Security alert Apple users targeted by this threat right now

Several Apple (NASDAQ: AAPL) users are being targeted in a new phishing scam that bombards them with password reset prompts, making it difficult to use their devices.

The scam exploits a weakness in Apple’s MFA (multi-factor authentication) system, allowing attackers to send a massive amount of password reset requests in a short period, as reported by KrebsOnSecurity on March 26.

This overwhelms users with notifications on their iPhones, iPads, and Apple Watches, urging them to “Allow” or “Don’t Allow” the reset.

Parth Patel, an entrepreneur exploring conversational AI, revealed on X (formerly Twitter) that he was targeted in a recent phishing attempt.

“All of my devices started blowing up, my watch, laptop and phone,” Patel told KrebsOnSecurity. “It was like this system notification from Apple to approve [a reset of the account password], but I couldn’t do anything else with my phone. I had to go through and decline like 100-plus notifications.”

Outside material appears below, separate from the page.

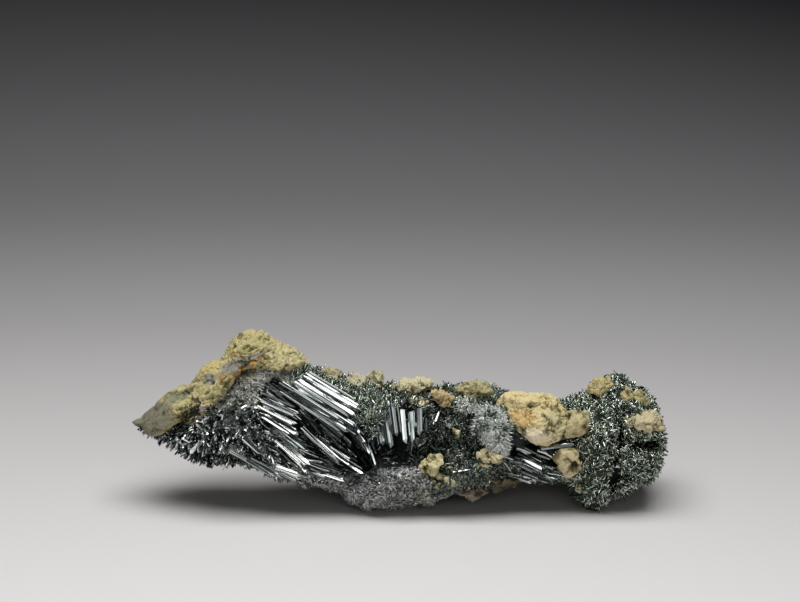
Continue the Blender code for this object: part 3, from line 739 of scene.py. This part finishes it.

How the phishing scam works

If a user accidentally clicks “Allow” on one of these prompts, attackers can then gain access to their Apple account and lock them out. 

The attackers may even follow up with a fake Apple support call to trick the user into revealing a one-time code used to complete the password reset.

Experts believe this scam may be exploiting a flaw in Apple’s rate-limiting system, which is supposed to prevent such a rapid influx of password reset requests. 

When a user attempts to reset their password on the “iForgot” page, Apple typically sends a verification code to the phone number associated with the account.  

However, researchers were able to trigger these notifications even with a recovery key enabled, suggesting the exploit bypasses current security measures.

Strategies to secure your Apple account

This attack highlights the dangers of MFA fatigue, where attackers bombard users with login requests in hopes they’ll accidentally approve one. 

Here’s how to protect yourself:

  • Never click on links or respond to calls from unsolicited callers claiming to be Apple support.
  • Be cautious when presented with numerous password reset prompts. If unsure, wait it out and contact Apple directly.
  • Consider enabling two-factor authentication on your email address associated with your Apple ID. This adds an extra layer of security in case attackers gain access to your Apple account.

Apple’s silence raises concerns

As Apple remains silent in response to requests for comment on this pressing issue, security researchers stress the urgency of addressing this potential bug to prevent further manipulation. 

However, the situation is further complicated by a previous instance where Apple withheld details about significant security vulnerabilities, like those within the M-series chips and the undisclosed fixes in iOS 17.4.1

With important questions still unanswered and uncertainty remaining, the tech community is waiting for Apple’s reply and the release of relevant information.

We’ve reached out to Apple for a comment and will update the article if we hear back from the company.